____ Input records

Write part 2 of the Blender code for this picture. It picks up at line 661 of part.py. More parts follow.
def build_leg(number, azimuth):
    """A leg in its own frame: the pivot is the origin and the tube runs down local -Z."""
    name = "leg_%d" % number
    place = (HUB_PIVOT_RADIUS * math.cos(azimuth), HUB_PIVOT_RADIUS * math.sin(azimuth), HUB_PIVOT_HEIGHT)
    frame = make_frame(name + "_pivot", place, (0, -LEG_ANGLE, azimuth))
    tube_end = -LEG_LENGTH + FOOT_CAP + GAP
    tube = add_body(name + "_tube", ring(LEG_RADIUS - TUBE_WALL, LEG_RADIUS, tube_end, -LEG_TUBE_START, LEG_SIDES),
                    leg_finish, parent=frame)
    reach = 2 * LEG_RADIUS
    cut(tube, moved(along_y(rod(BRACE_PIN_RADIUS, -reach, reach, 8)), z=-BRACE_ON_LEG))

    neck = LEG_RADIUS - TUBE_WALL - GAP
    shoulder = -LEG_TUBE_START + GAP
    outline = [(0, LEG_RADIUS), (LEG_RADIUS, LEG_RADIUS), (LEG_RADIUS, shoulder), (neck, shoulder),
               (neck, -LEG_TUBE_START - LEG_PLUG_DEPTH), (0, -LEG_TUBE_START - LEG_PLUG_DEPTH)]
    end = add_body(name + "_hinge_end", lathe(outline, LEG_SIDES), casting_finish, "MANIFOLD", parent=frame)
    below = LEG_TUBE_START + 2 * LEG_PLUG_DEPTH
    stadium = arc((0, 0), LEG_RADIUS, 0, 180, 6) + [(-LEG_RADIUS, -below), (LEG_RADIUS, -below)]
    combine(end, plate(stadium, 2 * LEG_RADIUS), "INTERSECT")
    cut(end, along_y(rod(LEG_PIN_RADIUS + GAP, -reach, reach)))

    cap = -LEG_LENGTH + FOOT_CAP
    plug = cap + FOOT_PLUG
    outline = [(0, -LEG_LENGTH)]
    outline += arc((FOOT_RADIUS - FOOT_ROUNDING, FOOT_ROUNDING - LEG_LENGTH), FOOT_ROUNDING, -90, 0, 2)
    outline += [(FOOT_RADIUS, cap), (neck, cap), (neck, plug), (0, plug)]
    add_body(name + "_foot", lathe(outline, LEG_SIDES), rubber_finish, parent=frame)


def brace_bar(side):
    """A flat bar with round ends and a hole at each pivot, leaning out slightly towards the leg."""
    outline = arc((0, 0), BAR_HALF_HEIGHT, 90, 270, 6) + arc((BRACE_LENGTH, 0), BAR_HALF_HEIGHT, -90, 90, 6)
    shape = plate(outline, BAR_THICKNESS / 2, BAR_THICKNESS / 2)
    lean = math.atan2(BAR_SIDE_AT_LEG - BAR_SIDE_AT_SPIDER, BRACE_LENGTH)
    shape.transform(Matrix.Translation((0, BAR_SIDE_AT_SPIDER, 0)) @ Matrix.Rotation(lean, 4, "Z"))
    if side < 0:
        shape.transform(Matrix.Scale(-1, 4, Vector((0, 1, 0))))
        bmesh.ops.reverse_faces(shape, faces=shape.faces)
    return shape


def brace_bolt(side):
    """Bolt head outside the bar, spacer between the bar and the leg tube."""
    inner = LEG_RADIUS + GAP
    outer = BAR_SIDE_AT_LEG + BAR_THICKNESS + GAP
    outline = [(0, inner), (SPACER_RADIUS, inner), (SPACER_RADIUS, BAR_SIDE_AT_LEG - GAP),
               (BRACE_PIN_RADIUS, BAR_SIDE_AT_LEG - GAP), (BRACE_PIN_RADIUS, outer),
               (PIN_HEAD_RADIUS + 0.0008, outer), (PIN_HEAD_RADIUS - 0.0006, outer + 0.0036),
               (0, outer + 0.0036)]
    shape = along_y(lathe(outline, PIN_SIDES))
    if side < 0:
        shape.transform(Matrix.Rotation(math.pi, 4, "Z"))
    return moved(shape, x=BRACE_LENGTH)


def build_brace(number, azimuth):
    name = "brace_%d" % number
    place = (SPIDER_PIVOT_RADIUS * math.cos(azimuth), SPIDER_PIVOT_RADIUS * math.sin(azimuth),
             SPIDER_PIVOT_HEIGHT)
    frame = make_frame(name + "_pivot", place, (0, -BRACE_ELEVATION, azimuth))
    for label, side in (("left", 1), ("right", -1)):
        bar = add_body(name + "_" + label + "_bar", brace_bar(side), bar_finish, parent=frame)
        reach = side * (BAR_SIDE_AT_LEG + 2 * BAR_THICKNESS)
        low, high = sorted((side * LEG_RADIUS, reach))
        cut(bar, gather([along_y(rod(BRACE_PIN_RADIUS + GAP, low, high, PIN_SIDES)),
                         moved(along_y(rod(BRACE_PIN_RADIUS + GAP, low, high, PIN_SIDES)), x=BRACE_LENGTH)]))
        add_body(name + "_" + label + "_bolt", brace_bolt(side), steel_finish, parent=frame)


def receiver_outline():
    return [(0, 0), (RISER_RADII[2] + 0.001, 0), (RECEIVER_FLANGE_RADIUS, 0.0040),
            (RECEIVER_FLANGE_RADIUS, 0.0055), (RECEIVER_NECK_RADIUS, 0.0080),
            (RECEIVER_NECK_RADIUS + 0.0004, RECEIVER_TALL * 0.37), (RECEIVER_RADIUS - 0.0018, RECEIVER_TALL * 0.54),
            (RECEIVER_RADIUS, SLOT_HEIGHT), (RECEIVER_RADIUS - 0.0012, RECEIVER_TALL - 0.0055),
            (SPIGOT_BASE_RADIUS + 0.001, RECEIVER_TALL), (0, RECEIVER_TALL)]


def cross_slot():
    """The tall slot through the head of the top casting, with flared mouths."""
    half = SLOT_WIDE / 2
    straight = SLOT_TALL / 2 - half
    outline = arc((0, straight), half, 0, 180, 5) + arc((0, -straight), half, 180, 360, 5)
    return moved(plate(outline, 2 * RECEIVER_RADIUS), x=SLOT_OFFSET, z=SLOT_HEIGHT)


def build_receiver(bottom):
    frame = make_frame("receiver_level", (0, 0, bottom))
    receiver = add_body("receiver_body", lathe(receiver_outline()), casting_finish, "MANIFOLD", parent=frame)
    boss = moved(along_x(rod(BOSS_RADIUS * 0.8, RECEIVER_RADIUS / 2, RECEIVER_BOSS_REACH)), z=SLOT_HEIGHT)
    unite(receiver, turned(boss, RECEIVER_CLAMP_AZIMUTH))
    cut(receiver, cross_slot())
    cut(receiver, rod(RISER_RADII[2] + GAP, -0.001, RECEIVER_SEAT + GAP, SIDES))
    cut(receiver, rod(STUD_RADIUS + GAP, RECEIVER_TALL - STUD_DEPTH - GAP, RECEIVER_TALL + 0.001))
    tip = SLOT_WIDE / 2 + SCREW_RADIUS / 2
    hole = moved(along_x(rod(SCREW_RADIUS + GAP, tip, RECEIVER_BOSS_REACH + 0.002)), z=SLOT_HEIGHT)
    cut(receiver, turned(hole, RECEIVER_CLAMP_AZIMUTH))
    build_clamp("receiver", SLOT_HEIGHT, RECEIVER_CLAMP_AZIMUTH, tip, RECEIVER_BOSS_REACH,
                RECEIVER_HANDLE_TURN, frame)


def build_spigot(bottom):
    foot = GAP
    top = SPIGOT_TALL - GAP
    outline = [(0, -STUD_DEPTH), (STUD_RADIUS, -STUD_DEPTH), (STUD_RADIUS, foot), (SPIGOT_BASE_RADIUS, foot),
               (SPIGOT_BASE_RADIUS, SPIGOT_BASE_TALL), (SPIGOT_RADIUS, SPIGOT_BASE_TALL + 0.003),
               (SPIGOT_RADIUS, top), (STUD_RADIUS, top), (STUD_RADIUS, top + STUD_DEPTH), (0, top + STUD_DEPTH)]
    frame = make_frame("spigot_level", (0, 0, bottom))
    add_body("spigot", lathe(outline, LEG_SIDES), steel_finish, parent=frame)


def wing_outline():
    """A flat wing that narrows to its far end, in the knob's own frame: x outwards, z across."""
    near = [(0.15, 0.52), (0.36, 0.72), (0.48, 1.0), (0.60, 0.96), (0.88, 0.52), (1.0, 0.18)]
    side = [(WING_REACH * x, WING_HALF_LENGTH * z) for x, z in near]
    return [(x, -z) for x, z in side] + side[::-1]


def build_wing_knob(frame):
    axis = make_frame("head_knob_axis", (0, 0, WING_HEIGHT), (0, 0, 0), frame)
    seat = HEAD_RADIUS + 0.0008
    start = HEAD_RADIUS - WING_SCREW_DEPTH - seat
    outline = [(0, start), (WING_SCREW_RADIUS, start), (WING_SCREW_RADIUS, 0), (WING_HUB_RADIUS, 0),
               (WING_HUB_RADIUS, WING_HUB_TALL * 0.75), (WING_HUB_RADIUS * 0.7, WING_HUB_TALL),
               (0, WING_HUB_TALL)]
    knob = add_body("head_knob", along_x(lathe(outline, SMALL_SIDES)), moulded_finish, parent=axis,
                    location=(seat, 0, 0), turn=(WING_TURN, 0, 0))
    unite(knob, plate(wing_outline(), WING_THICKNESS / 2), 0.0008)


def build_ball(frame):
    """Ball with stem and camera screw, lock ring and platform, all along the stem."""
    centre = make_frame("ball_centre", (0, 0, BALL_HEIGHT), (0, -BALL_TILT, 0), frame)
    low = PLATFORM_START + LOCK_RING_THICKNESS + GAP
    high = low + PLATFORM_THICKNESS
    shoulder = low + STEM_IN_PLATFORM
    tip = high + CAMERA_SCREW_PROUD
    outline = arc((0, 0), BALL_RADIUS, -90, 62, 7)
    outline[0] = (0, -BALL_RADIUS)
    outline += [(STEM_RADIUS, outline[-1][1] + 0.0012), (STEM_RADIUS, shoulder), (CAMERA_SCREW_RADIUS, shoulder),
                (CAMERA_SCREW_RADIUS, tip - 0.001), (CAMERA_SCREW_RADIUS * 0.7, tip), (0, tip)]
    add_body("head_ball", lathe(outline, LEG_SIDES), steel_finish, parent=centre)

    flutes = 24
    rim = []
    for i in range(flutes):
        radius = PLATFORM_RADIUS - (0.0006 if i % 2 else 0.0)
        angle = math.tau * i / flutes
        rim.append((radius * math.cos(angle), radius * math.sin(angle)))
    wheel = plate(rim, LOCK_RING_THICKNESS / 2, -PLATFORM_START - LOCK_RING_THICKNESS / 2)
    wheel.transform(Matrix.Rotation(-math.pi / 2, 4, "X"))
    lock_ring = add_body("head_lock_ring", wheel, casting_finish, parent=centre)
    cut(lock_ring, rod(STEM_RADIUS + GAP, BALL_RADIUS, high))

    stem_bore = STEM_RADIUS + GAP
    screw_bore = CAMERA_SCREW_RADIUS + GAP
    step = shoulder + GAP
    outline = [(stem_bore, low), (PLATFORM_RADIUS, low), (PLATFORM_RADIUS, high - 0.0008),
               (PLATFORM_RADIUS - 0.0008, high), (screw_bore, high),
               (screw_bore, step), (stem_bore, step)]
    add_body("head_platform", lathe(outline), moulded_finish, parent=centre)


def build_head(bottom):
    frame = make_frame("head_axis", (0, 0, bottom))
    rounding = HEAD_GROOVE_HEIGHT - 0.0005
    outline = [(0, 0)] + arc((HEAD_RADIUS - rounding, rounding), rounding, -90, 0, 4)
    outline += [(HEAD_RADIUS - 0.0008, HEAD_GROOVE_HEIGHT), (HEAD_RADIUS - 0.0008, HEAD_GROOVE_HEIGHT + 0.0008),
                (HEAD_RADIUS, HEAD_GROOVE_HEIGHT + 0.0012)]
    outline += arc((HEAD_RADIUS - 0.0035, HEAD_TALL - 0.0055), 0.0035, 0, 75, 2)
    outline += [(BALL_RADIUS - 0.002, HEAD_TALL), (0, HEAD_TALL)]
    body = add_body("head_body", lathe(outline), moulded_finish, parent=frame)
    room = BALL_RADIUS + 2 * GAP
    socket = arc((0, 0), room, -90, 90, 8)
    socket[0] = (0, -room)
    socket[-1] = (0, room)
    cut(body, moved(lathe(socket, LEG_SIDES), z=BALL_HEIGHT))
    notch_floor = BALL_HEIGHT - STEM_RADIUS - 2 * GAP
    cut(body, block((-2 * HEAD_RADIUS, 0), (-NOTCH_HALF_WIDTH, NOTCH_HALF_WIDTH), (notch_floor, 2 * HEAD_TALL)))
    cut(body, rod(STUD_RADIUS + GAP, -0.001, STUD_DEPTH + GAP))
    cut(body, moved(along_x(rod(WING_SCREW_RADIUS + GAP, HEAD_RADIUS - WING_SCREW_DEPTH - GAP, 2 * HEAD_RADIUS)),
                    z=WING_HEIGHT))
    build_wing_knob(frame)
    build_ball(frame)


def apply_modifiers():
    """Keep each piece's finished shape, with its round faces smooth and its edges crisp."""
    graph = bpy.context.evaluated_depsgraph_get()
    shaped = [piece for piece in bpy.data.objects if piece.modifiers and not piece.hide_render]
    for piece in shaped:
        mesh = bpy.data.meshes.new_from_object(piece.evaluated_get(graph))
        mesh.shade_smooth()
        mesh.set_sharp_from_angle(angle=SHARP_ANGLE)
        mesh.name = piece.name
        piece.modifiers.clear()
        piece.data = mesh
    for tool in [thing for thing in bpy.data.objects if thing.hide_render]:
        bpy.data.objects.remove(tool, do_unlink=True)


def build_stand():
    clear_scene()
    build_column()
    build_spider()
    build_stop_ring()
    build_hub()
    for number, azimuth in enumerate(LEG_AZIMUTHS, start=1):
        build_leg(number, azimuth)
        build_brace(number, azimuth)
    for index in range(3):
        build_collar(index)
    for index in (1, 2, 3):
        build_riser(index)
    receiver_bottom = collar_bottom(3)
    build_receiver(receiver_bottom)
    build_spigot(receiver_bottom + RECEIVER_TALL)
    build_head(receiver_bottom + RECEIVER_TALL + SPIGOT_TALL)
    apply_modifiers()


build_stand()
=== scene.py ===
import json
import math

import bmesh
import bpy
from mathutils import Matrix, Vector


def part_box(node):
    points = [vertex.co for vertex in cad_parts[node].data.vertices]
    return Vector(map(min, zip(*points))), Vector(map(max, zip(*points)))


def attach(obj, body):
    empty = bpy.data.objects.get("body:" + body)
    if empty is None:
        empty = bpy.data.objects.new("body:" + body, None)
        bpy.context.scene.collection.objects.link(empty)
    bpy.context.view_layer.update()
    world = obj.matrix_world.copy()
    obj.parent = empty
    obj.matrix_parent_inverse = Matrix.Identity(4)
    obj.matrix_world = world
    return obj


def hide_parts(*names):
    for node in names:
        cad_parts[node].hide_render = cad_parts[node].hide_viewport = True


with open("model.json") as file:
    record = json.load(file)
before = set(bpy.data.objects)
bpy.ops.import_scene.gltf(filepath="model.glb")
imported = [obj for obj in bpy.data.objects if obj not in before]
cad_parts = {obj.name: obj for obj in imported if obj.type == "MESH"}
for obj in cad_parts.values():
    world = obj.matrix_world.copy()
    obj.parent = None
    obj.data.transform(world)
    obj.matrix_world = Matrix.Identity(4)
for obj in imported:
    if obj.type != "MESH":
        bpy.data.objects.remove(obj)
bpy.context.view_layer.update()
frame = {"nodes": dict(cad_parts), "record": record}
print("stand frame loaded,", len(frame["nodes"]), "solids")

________
____ Input records

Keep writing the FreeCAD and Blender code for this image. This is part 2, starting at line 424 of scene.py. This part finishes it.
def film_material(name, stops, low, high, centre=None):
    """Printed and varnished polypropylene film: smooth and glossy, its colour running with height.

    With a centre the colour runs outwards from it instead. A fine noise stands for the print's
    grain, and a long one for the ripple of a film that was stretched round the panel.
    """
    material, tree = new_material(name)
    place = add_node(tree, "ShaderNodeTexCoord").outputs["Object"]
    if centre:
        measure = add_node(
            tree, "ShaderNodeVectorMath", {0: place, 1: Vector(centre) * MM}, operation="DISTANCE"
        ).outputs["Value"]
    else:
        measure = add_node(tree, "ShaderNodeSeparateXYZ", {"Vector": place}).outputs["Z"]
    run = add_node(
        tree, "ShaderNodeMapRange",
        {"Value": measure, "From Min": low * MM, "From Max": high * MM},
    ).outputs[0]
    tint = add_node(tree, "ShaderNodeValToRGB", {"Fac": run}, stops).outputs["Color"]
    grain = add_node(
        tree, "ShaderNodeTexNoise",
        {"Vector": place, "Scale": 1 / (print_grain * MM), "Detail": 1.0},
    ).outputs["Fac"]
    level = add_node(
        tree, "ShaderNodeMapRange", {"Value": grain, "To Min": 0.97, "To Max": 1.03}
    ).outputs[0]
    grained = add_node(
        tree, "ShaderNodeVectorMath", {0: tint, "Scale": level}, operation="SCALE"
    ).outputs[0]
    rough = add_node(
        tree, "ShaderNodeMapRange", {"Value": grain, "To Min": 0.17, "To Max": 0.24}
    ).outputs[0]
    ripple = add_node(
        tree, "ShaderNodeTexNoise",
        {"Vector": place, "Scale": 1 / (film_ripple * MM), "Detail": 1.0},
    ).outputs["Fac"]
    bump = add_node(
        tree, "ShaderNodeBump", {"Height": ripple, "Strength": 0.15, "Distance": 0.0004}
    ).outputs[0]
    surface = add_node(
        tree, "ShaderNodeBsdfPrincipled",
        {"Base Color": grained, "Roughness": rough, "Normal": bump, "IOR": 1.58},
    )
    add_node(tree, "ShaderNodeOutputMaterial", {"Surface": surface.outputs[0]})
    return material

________

■ **Your objective**
Copy the records above exactly, beginning at the line that contains "build_head(receiver_bottom + RECEIVER_TALL" and stopping after the line that contains "obj.matrix_world = world".

■ **Complete output**
    build_head(receiver_bottom + RECEIVER_TALL + SPIGOT_TALL)
    apply_modifiers()


build_stand()
=== scene.py ===
import json
import math

import bmesh
import bpy
from mathutils import Matrix, Vector


def part_box(node):
    points = [vertex.co for vertex in cad_parts[node].data.vertices]
    return Vector(map(min, zip(*points))), Vector(map(max, zip(*points)))


def attach(obj, body):
    empty = bpy.data.objects.get("body:" + body)
    if empty is None:
        empty = bpy.data.objects.new("body:" + body, None)
        bpy.context.scene.collection.objects.link(empty)
    bpy.context.view_layer.update()
    world = obj.matrix_world.copy()
    obj.parent = empty
    obj.matrix_parent_inverse = Matrix.Identity(4)
    obj.matrix_world = world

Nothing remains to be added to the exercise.